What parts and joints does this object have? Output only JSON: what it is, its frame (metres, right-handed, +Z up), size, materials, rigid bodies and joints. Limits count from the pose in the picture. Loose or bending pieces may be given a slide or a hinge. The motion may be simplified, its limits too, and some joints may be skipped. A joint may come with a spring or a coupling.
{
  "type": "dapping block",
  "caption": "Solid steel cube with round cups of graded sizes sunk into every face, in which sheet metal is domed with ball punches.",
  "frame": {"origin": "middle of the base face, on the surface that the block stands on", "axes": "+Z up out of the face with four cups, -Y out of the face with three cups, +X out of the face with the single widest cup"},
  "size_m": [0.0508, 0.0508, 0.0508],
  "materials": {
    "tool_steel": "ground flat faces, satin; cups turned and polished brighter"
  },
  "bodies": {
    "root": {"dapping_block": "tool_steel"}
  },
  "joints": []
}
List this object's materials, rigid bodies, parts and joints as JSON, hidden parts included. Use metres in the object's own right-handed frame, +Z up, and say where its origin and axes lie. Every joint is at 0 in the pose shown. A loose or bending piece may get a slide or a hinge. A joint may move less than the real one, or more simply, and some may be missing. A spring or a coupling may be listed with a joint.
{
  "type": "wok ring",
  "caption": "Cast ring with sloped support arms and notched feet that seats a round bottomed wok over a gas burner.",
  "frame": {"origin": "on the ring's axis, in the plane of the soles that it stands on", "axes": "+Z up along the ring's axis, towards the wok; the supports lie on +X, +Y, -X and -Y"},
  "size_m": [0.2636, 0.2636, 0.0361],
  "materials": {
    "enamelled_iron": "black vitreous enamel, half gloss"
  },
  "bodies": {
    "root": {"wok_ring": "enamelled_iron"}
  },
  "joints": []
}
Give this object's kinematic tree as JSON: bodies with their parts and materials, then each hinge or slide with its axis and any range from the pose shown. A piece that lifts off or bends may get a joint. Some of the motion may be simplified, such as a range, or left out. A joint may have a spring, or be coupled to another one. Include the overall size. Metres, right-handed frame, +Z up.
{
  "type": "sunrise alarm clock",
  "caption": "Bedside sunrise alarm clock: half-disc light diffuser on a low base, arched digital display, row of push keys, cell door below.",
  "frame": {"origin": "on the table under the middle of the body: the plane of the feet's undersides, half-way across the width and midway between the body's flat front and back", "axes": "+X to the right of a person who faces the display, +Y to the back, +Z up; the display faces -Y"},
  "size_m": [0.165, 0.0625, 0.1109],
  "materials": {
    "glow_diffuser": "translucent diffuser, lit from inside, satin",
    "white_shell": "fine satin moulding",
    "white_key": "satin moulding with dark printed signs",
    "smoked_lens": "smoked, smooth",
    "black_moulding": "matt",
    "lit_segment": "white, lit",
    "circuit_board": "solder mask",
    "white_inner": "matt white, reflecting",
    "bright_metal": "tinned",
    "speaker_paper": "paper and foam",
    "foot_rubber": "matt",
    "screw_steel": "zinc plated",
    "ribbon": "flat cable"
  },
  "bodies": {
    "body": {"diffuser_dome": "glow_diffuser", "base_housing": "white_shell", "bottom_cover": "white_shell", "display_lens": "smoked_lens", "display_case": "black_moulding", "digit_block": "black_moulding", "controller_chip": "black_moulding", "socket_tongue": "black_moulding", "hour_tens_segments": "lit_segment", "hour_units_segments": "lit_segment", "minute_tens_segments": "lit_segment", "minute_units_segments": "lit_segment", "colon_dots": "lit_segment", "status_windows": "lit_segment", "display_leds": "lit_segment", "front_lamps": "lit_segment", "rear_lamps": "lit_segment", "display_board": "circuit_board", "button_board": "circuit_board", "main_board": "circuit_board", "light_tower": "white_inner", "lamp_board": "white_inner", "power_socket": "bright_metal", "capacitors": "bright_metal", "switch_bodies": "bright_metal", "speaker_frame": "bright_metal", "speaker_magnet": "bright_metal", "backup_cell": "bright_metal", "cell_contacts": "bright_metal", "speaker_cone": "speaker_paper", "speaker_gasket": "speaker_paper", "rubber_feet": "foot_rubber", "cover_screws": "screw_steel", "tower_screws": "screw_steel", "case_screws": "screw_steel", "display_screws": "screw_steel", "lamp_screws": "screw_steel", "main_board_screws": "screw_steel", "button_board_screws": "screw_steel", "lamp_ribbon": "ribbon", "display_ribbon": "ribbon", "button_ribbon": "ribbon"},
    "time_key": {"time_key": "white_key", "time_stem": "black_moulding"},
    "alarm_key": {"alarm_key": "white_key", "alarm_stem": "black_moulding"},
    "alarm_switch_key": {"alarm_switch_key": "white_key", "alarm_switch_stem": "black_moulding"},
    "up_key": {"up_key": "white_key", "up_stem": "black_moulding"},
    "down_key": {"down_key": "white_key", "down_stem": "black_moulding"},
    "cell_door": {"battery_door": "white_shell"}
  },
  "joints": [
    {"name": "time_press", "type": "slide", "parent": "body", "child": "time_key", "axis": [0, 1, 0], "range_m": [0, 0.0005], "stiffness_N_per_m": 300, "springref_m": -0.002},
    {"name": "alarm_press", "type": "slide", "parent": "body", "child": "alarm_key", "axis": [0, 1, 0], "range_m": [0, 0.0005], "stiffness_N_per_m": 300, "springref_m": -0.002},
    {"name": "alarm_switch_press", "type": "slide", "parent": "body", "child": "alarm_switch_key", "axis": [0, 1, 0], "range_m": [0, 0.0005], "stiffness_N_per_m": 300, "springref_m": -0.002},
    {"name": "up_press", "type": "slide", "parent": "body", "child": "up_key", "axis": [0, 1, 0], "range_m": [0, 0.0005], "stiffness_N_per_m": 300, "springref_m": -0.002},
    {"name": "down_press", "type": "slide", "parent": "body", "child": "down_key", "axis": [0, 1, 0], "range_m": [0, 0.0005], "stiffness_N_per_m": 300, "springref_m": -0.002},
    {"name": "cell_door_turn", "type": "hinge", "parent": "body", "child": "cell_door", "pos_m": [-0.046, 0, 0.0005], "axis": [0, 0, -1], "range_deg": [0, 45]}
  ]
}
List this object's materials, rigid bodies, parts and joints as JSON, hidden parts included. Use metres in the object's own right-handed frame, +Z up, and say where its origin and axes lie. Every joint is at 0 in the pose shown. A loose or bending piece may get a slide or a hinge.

········

» What is asked:
Copy every record exactly as presented.

» Answer in full:
What parts and joints does this object have? Output only JSON: what it is, its frame (metres, right-handed, +Z up), size, materials, rigid bodies and joints. Limits count from the pose in the picture. Loose or bending pieces may be given a slide or a hinge. The motion may be simplified, its limits too, and some joints may be skipped. A joint may come with a spring or a coupling.
{
  "type": "dapping block",
  "caption": "Solid steel cube with round cups of graded sizes sunk into every face, in which sheet metal is domed with ball punches.",
  "frame": {"origin": "middle of the base face, on the surface that the block stands on", "axes": "+Z up out of the face with four cups, -Y out of the face with three cups, +X out of the face with the single widest cup"},
  "size_m": [0.0508, 0.0508, 0.0508],
  "materials": {
    "tool_steel": "ground flat faces, satin; cups turned and polished brighter"
  },
  "bodies": {
    "root": {"dapping_block": "tool_steel"}
  },
  "joints": []
}
List this object's materials, rigid bodies, parts and joints as JSON, hidden parts included. Use metres in the object's own right-handed frame, +Z up, and say where its origin and axes lie. Every joint is at 0 in the pose shown. A loose or bending piece may get a slide or a hinge. A joint may move less than the real one, or more simply, and some may be missing. A spring or a coupling may be listed with a joint.
{
  "type": "wok ring",
  "caption": "Cast ring with sloped support arms and notched feet that seats a round bottomed wok over a gas burner.",
  "frame": {"origin": "on the ring's axis, in the plane of the soles that it stands on", "axes": "+Z up along the ring's axis, towards the wok; the supports lie on +X, +Y, -X and -Y"},
  "size_m": [0.2636, 0.2636, 0.0361],
  "materials": {
    "enamelled_iron": "black vitreous enamel, half gloss"
  },
  "bodies": {
    "root": {"wok_ring": "enamelled_iron"}
  },
  "joints": []
}
Give this object's kinematic tree as JSON: bodies with their parts and materials, then each hinge or slide with its axis and any range from the pose shown. A piece that lifts off or bends may get a joint. Some of the motion may be simplified, such as a range, or left out. A joint may have a spring, or be coupled to another one. Include the overall size. Metres, right-handed frame, +Z up.
{
  "type": "sunrise alarm clock",
  "caption": "Bedside sunrise alarm clock: half-disc light diffuser on a low base, arched digital display, row of push keys, cell door below.",
  "frame": {"origin": "on the table under the middle of the body: the plane of the feet's undersides, half-way across the width and midway between the body's flat front and back", "axes": "+X to the right of a person who faces the display, +Y to the back, +Z up; the display faces -Y"},
  "size_m": [0.165, 0.0625, 0.1109],
  "materials": {
    "glow_diffuser": "translucent diffuser, lit from inside, satin",
    "white_shell": "fine satin moulding",
    "white_key": "satin moulding with dark printed signs",
    "smoked_lens": "smoked, smooth",
    "black_moulding": "matt",
    "lit_segment": "white, lit",
    "circuit_board": "solder mask",
    "white_inner": "matt white, reflecting",
    "bright_metal": "tinned",
    "speaker_paper": "paper and foam",
    "foot_rubber": "matt",
    "screw_steel": "zinc plated",
    "ribbon": "flat cable"
  },
  "bodies": {
    "body": {"diffuser_dome": "glow_diffuser", "base_housing": "white_shell", "bottom_cover": "white_shell", "display_lens": "smoked_lens", "display_case": "black_moulding", "digit_block": "black_moulding", "controller_chip": "black_moulding", "socket_tongue": "black_moulding", "hour_tens_segments": "lit_segment", "hour_units_segments": "lit_segment", "minute_tens_segments": "lit_segment", "minute_units_segments": "lit_segment", "colon_dots": "lit_segment", "status_windows": "lit_segment", "display_leds": "lit_segment", "front_lamps": "lit_segment", "rear_lamps": "lit_segment", "display_board": "circuit_board", "button_board": "circuit_board", "main_board": "circuit_board", "light_tower": "white_inner", "lamp_board": "white_inner", "power_socket": "bright_metal", "capacitors": "bright_metal", "switch_bodies": "bright_metal", "speaker_frame": "bright_metal", "speaker_magnet": "bright_metal", "backup_cell": "bright_metal", "cell_contacts": "bright_metal", "speaker_cone": "speaker_paper", "speaker_gasket": "speaker_paper", "rubber_feet": "foot_rubber", "cover_screws": "screw_steel", "tower_screws": "screw_steel", "case_screws": "screw_steel", "display_screws": "screw_steel", "lamp_screws": "screw_steel", "main_board_screws": "screw_steel", "button_board_screws": "screw_steel", "lamp_ribbon": "ribbon", "display_ribbon": "ribbon", "button_ribbon": "ribbon"},
    "time_key": {"time_key": "white_key", "time_stem": "black_moulding"},
    "alarm_key": {"alarm_key": "white_key", "alarm_stem": "black_moulding"},
    "alarm_switch_key": {"alarm_switch_key": "white_key", "alarm_switch_stem": "black_moulding"},
    "up_key": {"up_key": "white_key", "up_stem": "black_moulding"},
    "down_key": {"down_key": "white_key", "down_stem": "black_moulding"},
    "cell_door": {"battery_door": "white_shell"}
  },
  "joints": [
    {"name": "time_press", "type": "slide", "parent": "body", "child": "time_key", "axis": [0, 1, 0], "range_m": [0, 0.0005], "stiffness_N_per_m": 300, "springref_m": -0.002},
    {"name": "alarm_press", "type": "slide", "parent": "body", "child": "alarm_key", "axis": [0, 1, 0], "range_m": [0, 0.0005], "stiffness_N_per_m": 300, "springref_m": -0.002},
    {"name": "alarm_switch_press", "type": "slide", "parent": "body", "child": "alarm_switch_key", "axis": [0, 1, 0], "range_m": [0, 0.0005], "stiffness_N_per_m": 300, "springref_m": -0.002},
    {"name": "up_press", "type": "slide", "parent": "body", "child": "up_key", "axis": [0, 1, 0], "range_m": [0, 0.0005], "stiffness_N_per_m": 300, "springref_m": -0.002},
    {"name": "down_press", "type": "slide", "parent": "body", "child": "down_key", "axis": [0, 1, 0], "range_m": [0, 0.0005], "stiffness_N_per_m": 300, "springref_m": -0.002},
    {"name": "cell_door_turn", "type": "hinge", "parent": "body", "child": "cell_door", "pos_m": [-0.046, 0, 0.0005], "axis": [0, 0, -1], "range_deg": [0, 45]}
  ]
}
List this object's materials, rigid bodies, parts and joints as JSON, hidden parts included. Use metres in the object's own right-handed frame, +Z up, and say where its origin and axes lie. Every joint is at 0 in the pose shown. A loose or bending piece may get a slide or a hinge.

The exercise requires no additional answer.